This Policy Brief is based on the report “Embracing Complexity: Meeting the Challenges of International Forest Governance” – a Global Assessment Report published as IUFRO (International Union of Forest Research Organizations) World Series Volume 28, to be formally presented as part of the launch of International Year of Forests at the 9th Session of United Nations Forum on Forests (UNFF) taking place January 31, 2011, at the UN Headquarters in New York City.
This Policy Brief was compiled by the editors of the assessment report with the help of an advisory team. It summarizes the findings of a comprehensive assessment of scientific information about international forest governance carried out by an Expert Panel of over 30 of the world’s leading scientists working in the areas of environmental governance and international forest law. It aims to provide policy and decision makers with essential knowledge and building blocks required for a more effective and inclusive governance of the world’s forests.
About the Editors:
Jeremy Rayner, Chair, Expert Panel on International Forest Regime
Alexander Buck, IUFRO Executive Director
Pia Katila, Content Editor
Why does International Forest Governance Matter?
Forests Provide Many Benefits
Forests cover one-third of the earth’s landmass – just over four billion hectares. They are enormously diverse, especially in the tropics; collectively they contain the majority of the planet’s terrestrial species. The biodiversity of forests not only has potentially enormous economic value, it also has significant intrinsic and aesthetic value for people.
The importance of forests for people can hardly be exaggerated. More than 1.6 billion people depend on forests for subsistence, livelihoods and employment. Over 2 billion people – one-third of the world’s population – use firewood to cook and to heat their homes, and hundreds of millions of people rely on traditional medicines harvested in forests. In numerous developing countries, forest-based hunting and fishing supply essential dietary protein.
Forests also make important contributions to national and local economies. Wood removals from forests are worth about US $ 100 billion per year, and the value of the harvest of non-wood forest products is increasing. In 2009, the worldwide export value of timber products amounted to more than US $ 235 billion. In many developing countries, forest-based enterprises provide at least one-third of all rural non-farm employment.

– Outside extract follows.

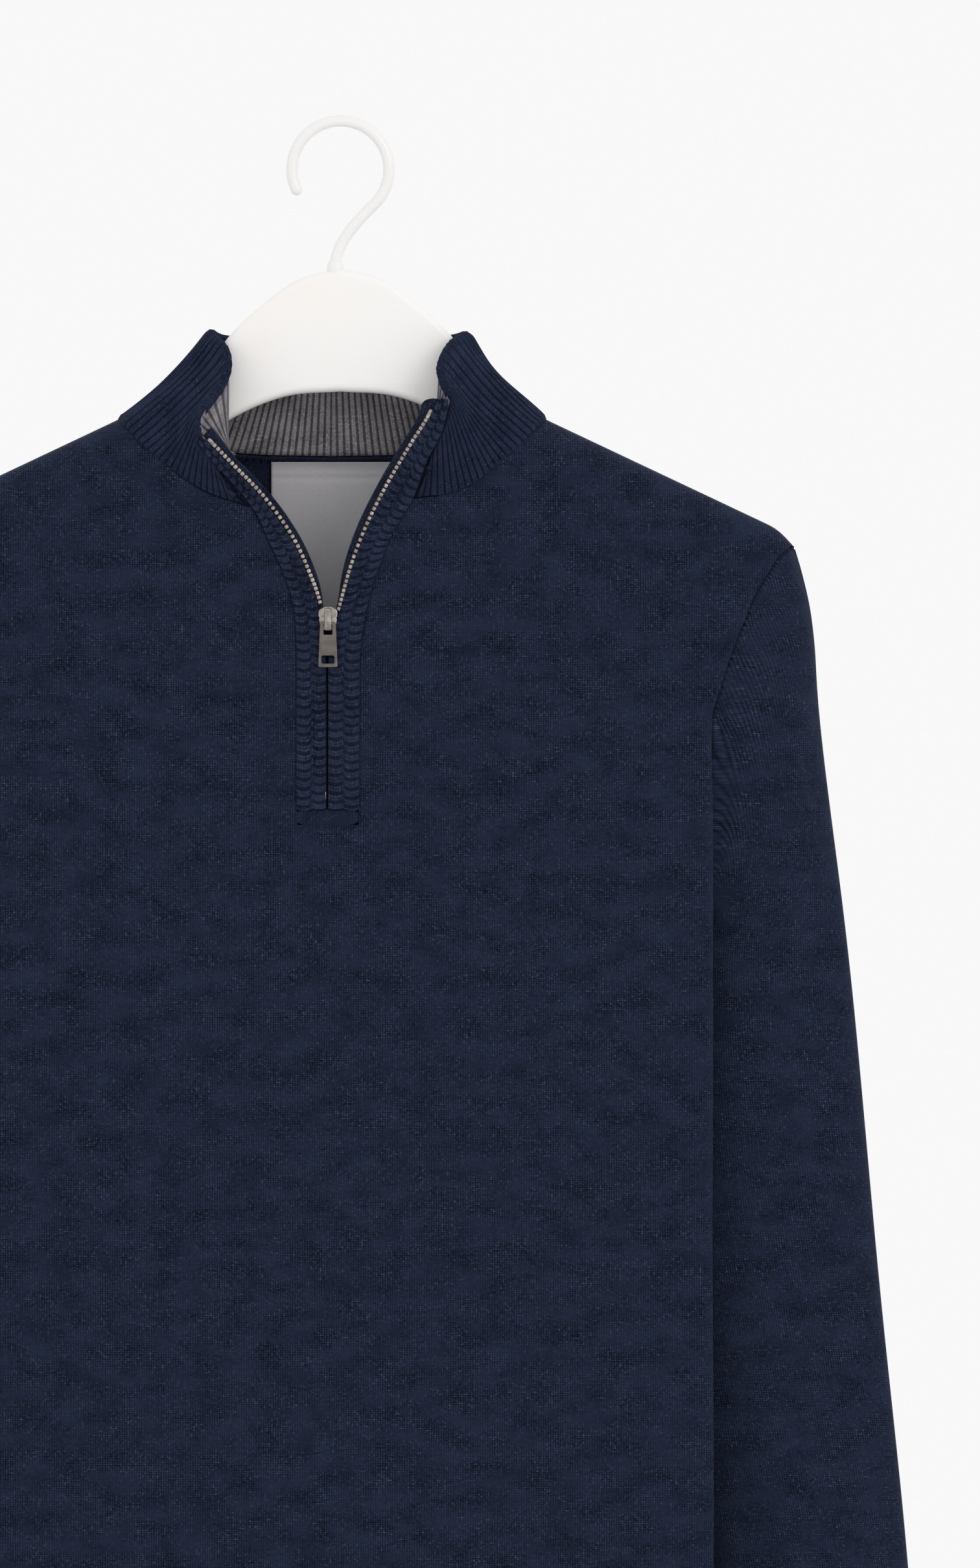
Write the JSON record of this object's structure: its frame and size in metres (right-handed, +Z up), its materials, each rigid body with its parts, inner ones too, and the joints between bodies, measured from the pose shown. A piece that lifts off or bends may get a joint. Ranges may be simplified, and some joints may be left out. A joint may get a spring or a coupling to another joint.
{
  "type": "quarter zip sweater on a clothes hanger",
  "caption": "Fine-knit quarter zip sweater with a rib stand collar, zip placket, rib hem and cuffs, hung open-necked on a plain shaped hanger; the zip's pull tab swings.",
  "frame": {"origin": "the inside of the top of the hanger's hook, where a rail carries it", "axes": "+Z up along the hanging garment's length, -Y out of the garment's front, +X towards the viewer's right when facing its front (the wearer's left)"},
  "size_m": [0.6026, 0.0858, 0.8598],
  "materials": {
    "navy_knit": "fine heathered jersey, matt",
    "navy_rib": "rib knit, matt",
    "grey_rib": "heathered rib knit, matt",
    "navy_cord": "fine braid, matt",
    "zip_tape": "woven tape with a metal tooth chain",
    "zip_metal": "pale nickel, polished",
    "tab_metal": "warm dark metal, satin",
    "satin_label": "plain satin, soft sheen",
    "hanger_white": "white, semi-gloss",
    "hook_white": "white coated wire"
  },
  "bodies": {
    "sweater": {"front_body": "navy_knit", "back_body": "navy_knit", "sleeve_left": "navy_knit", "sleeve_right": "navy_knit", "cuff_left": "navy_rib", "cuff_right": "navy_rib", "hem_rib": "navy_rib", "collar_outer": "navy_rib", "collar_facing": "grey_rib", "neck_cord": "navy_cord", "placket_left": "navy_rib", "placket_right": "navy_rib", "placket_tuck": "navy_rib", "zip_tape_left": "zip_tape", "zip_tape_right": "zip_tape", "zip_slider": "zip_metal", "neck_label": "satin_label", "hanger": "hanger_white", "hanger_hook": "hook_white"},
    "pull_tab": {"pull_tab": "tab_metal"}
  },
  "joints": [
    {"name": "pull_tab_swing", "type": "hinge", "parent": "sweater", "child": "pull_tab", "pos_m": [-0.0062, -0.04465, -0.2561], "axis": [-1, 0, 0], "range_deg": [0, 140]}
  ]
}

Forests are a critical factor in climate change. The carbon stored in forest biomass, deadwood, litter and soil is estimated to be double the amount of carbon in the atmosphere. Forests provide a range of environmental services fundamental to people’s well-being and environmental sustainability. For example, they help stabilize soils, protect land from erosion by wind and water, and maintain a steady supply of clean water.
Forests are Under Threat
Yet forests are under threat. An estimated 13 million hectares are lost per year globally. Forest planting and the natural expansion of forests, mainly in Europe and Asia, partly compensate for this, but the net annual loss of forests is still more than 5 million hectares. Deforestation threatens the huge store of carbon in forests; it is responsible for an estimated 12–20% of global carbon emissions. Carbon stocks in forest biomass are decreasing by about 0.5 gigatonnes per year.
The majority of the world’s forests have been modified by human activities; only one-third remains as primary forests. Forest degradation threatens many of the values of forests – their capacity to produce goods and environmental services and to provide habitat for biodiversity, and their ability to support the livelihoods of forest-dependent people. The threat to forests could be exacerbated by climate change, which could lead to further degradation and loss.
Over the next 40 years, the world’s population will likely increase by 50% to around 9 billion people. By 2030, around 1.2 billion people in developing countries will enjoy middle-class lifestyles as a result of successful economic development policies, with increased consumption of meat and dairy products. Together with higher demand for biofuels, these developments are likely to expand the proportion of land devoted to agriculture at the expense of forests, especially in the tropics.
Continuing deforestation and degradation has many implications for the livelihoods of some of the world’s poorest people, who are in danger of losing not only key environmental services but, in some cases, the very basis of their subsistence. Their response to these stresses is complex and remains poorly understood.
International Problems Require International Responses
Given the global nature of the problems associated with forests, an international response is required, but one that is more effective than in the past.
Governance for Complexity
The purpose of the report – “Embracing Complexity: Meeting the Challenges of International Forest Governance” – is to examine how international forest governance can be strengthened in the face of these threats. The complexity of the issues around forests gives rise to what are known as ‘wicked’ problems – problems that defy efforts to break them down into simpler, easier-to-solve components. A succession of approaches to deal with the wicked problems of forests has captured the attention of policymakers and a range of international institutions have been created. None has been able to deal effectively with the complexity of the issues involved. Competing interests and divergence over key ideas have stalled international negotiations on global forest governance for years. Efforts to bypass the stalemate by moving forest concerns into biodiversity or climate change fora and to create parallel civil society-led processes have created a correspondingly complex set of institutions. These complex arrangements are difficult to navigate and prone to produce further conflict and suboptimal outcomes.